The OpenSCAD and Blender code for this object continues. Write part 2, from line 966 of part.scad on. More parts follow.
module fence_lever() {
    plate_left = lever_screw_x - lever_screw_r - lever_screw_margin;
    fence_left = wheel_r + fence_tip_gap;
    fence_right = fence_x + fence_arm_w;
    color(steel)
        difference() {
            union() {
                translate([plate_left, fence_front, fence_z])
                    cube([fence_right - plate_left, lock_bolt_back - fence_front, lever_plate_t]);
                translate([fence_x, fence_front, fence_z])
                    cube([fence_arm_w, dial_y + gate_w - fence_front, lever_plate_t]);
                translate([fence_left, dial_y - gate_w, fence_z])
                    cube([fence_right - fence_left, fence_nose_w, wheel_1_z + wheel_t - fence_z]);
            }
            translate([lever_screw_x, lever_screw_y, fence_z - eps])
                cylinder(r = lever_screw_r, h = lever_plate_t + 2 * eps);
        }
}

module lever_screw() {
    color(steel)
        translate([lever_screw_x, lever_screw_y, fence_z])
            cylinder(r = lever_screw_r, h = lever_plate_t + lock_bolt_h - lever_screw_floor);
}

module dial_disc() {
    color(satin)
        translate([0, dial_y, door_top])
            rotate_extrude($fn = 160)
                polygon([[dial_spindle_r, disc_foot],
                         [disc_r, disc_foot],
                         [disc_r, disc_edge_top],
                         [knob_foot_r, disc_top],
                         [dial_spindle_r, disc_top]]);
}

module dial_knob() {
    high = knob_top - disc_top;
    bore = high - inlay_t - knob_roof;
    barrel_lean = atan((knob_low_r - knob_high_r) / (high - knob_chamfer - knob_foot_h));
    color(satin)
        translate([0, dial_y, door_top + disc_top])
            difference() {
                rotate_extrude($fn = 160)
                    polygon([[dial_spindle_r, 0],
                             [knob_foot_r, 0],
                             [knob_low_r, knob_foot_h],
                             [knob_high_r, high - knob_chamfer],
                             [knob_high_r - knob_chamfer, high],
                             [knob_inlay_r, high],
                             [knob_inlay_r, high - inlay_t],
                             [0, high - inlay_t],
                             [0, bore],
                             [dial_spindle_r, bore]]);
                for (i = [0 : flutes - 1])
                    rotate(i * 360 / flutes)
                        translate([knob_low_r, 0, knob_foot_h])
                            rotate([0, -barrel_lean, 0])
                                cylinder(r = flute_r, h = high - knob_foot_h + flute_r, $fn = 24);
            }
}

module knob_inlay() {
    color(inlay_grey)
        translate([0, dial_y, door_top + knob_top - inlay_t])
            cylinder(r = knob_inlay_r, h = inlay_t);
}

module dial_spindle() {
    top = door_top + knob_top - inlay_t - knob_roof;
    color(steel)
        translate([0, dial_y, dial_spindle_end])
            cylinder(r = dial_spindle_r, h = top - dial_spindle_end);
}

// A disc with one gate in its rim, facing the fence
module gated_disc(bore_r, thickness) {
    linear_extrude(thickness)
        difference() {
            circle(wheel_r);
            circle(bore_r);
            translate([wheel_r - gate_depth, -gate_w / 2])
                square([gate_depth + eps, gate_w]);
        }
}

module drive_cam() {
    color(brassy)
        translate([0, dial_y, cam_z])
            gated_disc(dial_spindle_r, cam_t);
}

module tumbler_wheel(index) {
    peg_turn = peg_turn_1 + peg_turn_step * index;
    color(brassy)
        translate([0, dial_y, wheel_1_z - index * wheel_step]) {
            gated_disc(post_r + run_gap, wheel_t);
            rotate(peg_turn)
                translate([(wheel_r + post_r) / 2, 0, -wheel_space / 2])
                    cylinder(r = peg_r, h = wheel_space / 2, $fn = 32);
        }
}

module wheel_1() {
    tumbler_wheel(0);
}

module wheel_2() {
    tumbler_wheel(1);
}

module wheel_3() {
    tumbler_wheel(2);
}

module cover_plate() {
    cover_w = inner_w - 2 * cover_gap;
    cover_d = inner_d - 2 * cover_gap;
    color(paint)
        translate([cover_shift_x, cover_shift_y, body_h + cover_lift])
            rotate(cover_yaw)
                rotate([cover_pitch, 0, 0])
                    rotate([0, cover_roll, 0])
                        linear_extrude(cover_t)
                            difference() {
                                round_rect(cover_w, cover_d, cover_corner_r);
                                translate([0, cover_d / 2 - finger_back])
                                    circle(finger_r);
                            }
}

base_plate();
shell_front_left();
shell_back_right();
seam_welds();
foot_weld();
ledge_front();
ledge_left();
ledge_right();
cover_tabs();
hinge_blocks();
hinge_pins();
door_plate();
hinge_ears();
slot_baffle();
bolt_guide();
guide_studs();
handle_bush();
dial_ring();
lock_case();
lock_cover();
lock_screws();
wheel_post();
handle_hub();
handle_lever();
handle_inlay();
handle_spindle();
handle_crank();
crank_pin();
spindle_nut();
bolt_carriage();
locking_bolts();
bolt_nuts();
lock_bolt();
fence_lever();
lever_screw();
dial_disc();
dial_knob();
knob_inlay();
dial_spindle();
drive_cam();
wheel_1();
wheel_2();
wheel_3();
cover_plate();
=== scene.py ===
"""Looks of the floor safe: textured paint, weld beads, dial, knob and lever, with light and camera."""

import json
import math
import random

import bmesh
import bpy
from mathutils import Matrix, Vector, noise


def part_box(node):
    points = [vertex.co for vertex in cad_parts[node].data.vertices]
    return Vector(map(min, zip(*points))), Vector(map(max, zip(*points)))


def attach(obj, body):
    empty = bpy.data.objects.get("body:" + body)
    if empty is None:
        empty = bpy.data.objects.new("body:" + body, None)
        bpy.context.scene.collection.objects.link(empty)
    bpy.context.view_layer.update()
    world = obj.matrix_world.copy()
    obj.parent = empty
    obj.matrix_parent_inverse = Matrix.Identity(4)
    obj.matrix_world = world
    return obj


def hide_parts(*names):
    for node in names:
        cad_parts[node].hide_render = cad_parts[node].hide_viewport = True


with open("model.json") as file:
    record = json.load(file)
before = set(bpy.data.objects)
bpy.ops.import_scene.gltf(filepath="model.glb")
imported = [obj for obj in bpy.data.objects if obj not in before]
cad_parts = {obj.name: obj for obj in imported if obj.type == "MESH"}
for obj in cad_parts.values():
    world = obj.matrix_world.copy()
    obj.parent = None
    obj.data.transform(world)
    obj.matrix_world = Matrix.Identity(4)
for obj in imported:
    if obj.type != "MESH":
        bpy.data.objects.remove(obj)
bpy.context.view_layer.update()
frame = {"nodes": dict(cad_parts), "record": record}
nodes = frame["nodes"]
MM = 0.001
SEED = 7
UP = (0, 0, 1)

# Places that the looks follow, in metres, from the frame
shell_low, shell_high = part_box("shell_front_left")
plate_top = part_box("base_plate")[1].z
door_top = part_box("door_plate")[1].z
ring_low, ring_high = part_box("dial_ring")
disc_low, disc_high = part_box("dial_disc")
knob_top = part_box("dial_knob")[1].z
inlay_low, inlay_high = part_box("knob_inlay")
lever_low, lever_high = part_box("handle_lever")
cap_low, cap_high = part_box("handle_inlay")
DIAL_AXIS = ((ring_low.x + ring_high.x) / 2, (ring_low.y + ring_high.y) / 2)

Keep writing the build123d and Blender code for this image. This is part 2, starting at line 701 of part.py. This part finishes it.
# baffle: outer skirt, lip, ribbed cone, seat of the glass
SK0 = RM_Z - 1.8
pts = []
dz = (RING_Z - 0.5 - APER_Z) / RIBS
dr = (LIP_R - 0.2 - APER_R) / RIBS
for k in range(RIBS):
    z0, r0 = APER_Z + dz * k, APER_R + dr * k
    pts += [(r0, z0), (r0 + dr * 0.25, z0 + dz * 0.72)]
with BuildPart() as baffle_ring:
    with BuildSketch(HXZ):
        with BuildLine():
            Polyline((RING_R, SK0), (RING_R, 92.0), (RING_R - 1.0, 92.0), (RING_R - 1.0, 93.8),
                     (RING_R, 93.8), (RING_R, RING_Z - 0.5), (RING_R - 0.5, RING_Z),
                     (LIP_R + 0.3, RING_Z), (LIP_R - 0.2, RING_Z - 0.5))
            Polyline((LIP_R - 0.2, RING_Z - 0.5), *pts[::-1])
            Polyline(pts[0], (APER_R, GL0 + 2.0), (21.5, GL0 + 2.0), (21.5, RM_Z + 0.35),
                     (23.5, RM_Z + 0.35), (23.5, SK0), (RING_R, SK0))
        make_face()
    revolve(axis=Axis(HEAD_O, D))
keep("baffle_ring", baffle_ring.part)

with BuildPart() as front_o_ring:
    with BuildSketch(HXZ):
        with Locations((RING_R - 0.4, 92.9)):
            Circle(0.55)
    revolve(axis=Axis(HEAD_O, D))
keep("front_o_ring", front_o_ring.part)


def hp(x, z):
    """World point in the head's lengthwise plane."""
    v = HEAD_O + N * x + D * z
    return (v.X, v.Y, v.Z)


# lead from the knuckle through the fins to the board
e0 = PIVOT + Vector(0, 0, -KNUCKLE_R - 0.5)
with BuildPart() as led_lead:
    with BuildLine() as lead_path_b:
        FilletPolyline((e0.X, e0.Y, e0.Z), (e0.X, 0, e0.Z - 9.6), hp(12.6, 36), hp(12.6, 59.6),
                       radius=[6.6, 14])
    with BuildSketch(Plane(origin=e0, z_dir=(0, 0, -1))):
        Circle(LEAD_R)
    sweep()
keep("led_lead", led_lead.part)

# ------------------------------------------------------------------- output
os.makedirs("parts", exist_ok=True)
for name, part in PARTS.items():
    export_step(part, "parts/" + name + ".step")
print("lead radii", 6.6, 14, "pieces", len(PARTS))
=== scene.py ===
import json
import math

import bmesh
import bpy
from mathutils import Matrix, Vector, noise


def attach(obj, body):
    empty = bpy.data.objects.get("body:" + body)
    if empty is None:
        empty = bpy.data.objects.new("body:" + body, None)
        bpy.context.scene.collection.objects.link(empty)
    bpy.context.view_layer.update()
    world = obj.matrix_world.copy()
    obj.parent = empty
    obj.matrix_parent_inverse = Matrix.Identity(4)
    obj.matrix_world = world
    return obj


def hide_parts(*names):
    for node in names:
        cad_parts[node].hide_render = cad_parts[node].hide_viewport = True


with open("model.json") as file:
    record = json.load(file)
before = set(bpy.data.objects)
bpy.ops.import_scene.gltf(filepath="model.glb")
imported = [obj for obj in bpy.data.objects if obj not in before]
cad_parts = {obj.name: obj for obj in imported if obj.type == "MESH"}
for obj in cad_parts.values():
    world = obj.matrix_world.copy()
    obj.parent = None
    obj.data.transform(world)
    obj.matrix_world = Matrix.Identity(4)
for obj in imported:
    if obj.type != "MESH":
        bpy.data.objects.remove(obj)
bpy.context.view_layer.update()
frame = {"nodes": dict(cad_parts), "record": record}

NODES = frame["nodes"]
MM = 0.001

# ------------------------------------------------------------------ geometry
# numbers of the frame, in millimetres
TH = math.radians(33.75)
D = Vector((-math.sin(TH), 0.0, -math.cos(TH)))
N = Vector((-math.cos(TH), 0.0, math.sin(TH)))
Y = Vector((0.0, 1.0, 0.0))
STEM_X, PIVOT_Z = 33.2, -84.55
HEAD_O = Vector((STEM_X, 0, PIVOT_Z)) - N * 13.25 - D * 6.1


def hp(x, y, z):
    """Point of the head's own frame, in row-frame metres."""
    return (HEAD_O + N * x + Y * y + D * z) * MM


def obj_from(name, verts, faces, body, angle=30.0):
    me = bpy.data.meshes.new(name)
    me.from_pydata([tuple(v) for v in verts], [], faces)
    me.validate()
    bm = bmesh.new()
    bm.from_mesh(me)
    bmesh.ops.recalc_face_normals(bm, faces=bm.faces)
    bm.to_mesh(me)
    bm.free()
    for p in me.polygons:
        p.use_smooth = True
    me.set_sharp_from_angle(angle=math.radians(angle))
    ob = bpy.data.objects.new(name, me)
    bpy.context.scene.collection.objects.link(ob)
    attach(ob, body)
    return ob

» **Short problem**
Output the section opening with the line that has "hinge_blocks();" and closing with the line that has "points = [vertex.co". Keep both end lines and leave out the rest.

» **Result of the exercise**
hinge_blocks();
hinge_pins();
door_plate();
hinge_ears();
slot_baffle();
bolt_guide();
guide_studs();
handle_bush();
dial_ring();
lock_case();
lock_cover();
lock_screws();
wheel_post();
handle_hub();
handle_lever();
handle_inlay();
handle_spindle();
handle_crank();
crank_pin();
spindle_nut();
bolt_carriage();
locking_bolts();
bolt_nuts();
lock_bolt();
fence_lever();
lever_screw();
dial_disc();
dial_knob();
knob_inlay();
dial_spindle();
drive_cam();
wheel_1();
wheel_2();
wheel_3();
cover_plate();
=== scene.py ===
"""Looks of the floor safe: textured paint, weld beads, dial, knob and lever, with light and camera."""

import json
import math
import random

import bmesh
import bpy
from mathutils import Matrix, Vector, noise


def part_box(node):
    points = [vertex.co for vertex in cad_parts[node].data.vertices]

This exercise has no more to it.